Nun sitze ich in meinem Kämmerlein und finde die Ruhe, die ich brauche, um mich für die erste Mindclass vorzubereiten. Gar nicht so einfach nach all dem Trubel in letzter Zeit. Ich bringe all meine Gedanken zu Papier und verliere mich immer wieder in kleinen Beobachtungen. Gerade eben hing ich mit meinen Gedanken am heutigen Morgen im Hause Böttcher. Mein Sohn (9) hat Frühstunde und meine Frau ist mit ihm schon unterwegs. Mein Töchterchen (7) und ich zelebrieren das tägliche Morgenritual aus „Ermahnen“ und „Kuscheln“. Sie hatte gerade ihre kleine Überraschung aus dem Adventskalender gezogen und läuft mit strahlenden Augen durch das Haus…

Ich: Komm Süße, mach dich fertig, wir müssen los!

Sie: Nein, ich will jetzt spielen.

Ich: Nein, erst, wenn du angezogen bist!

Sie: Ich will jetzt spielen!

Ich: Ach komm, du weisst, dass das nicht geht. Zieh dich an.

Sie: Nö!

Ich: Ich werde gleich böse!

Sie: Drück mich!

Ich: ok, aber dann ziehst du dich an!

Sie: Nö!

Ich: …

Wir wissen wie das endet.

Und wisst ihr was?
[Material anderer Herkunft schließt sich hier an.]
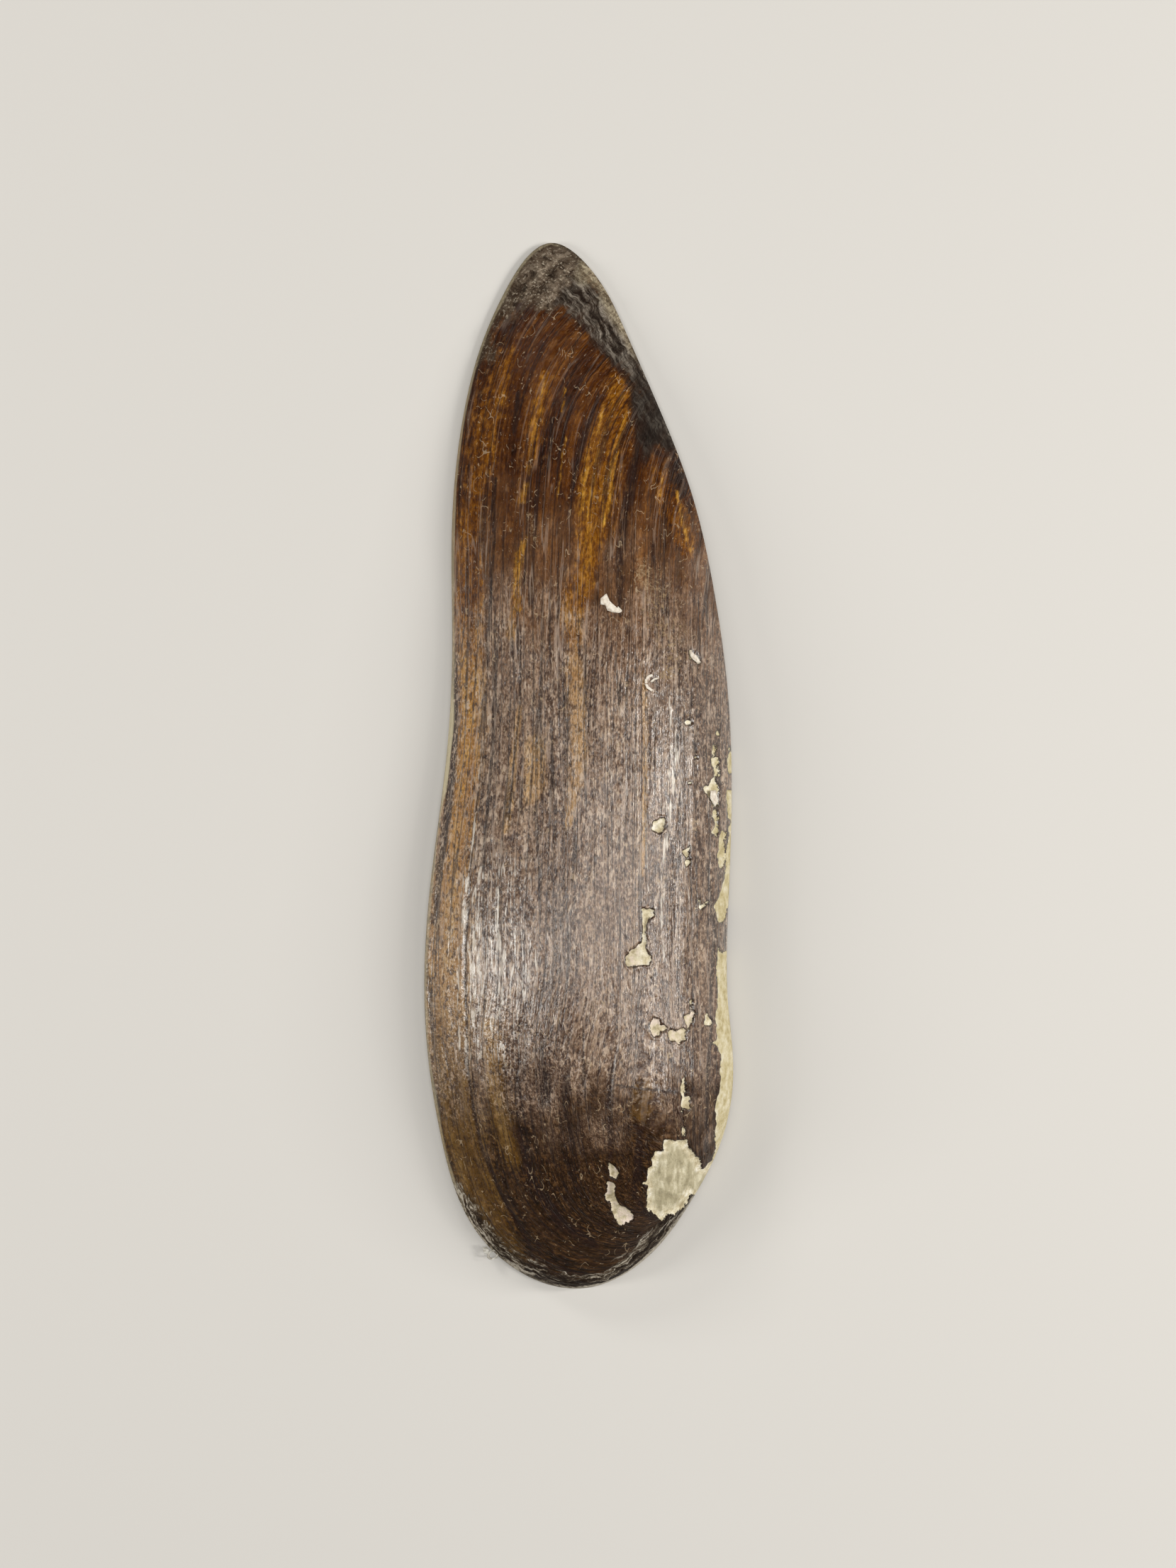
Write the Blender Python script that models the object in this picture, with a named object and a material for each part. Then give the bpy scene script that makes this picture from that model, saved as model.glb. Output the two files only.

Ich sitze hier – 5 Stunden später – und ärgere mich die Pest, dass ich sie heute morgen unterbrochen habe. Was will ich denn den Leuten hier in der Mindclass Begeisterungsfähigkeit, Spontanität, und Hingabe erklären, wenn ich meine Tochter sozialisiere, statt ihr Raum für ebendiese Dinge zu geben. Vielleicht wäre sie zu spät zur Schule gekommen, aber was hätte ihr diese Extra-Zeit hier zu Hause alles gebracht? Es würde ihre Kreativität trainieren und sie glücklich machen. In der Schule bringt man ihr vor allem eines bei: kein Kind mehr zu sein. Ich habe manchmal Angst, man „verlernt“ ihnen dort mehr, als das man ihnen beibringt. Klar, mir ist es auch wichtig, dass meine Kinder Pünktlichkeit lernen – das ist für mich eine Form des Respekts… aber ich glaube immer öfter: Lehrer könnten wahrscheinlich mehr von Kindern lernen, als umgekehrt. Vor allem hinsichtlich eines gewissen kreativen Mindsettings.

Kinder können sich für alles begeistern und sind maßlos kreativ. Sie kennen keine „Wenn´s“ und „Aber´s“, sie genießen was sie tun und leben mit Hingabe im „Jetzt“ – so wie wir es eigentlich auch tun sollten. Sie verlieren sich im Spiel und kennen dabei kein „Gestern“ und „Morgen“. Sie haben noch keine schlechten Erfahrungen gemacht und sind deswegen weniger Misstrauisch gegenüber Neuem. Ich bin immer wieder beeindruckt, in welcher Geschwindigkeit sie Trauer und Wut überwinden können. Du kannst mit ihnen schimpfen und dabei sicher sein: in zehn Minuten sitzen sie wieder auf deinem Schoß und puhlen dir im Ohr herum. Wenn Kinder andere Kinder fragen „Willst du mit mir spielen“ und die Antwort ist „Nein“, dann ist das für sie keine Katastrophe. Sie fallen dadurch nicht wie wir Erwachsene in eine tiefe Depression. Sie akzeptieren die Antwort und wenden sich einer neuen Möglichkeit zu. Sie sind so herrlich spontan! Wenn ich meinen Kindern sagen würde: „Kommt, ich habe Bock in den Harz zu fahren“, würden sie sofort jubelnd ins Auto steigen und mitkommen. Sie sind mit dieser wundervollen Neugierde auf die Welt gekommen, die bei vielen Menschen im Laufe des Lebens immer weiter verkümmert. Und ich bin wahnsinnig glücklich, diesen Spiegel Tag für Tag vorgehalten zu bekommen.

Ist es nicht so, das wir im Laufe unsere Lebens immer mehr Dinge verlernen, die das Leben eigentlich lebenswert machen? Nein Leute, Kreativität ist kein Talent. Sie ist keine Gabe, die nur wenigen verliehen wird. Wir kommen mit ihr auf die Welt und verlernen sie im Schlimmsten Fall – der eine mehr, der andere weniger. Ich glaube nicht, dass die Natur uns mit all diesen wundervollen Gaben ins Leben schickt, damit wir sie wieder „ab-sozialisiert“ bekommen.

Ich gehe gern das Risiko ein, belächelt zu werden. Aber schaue ich auf meine Kinder wird mir eins klar: Ich sollte jeden Tag so leben, als wäre er der erste meines Lebens. Voller Neugier und mit der Unschuld eines Kindes. Frei von Zwängen und Vorurteilen.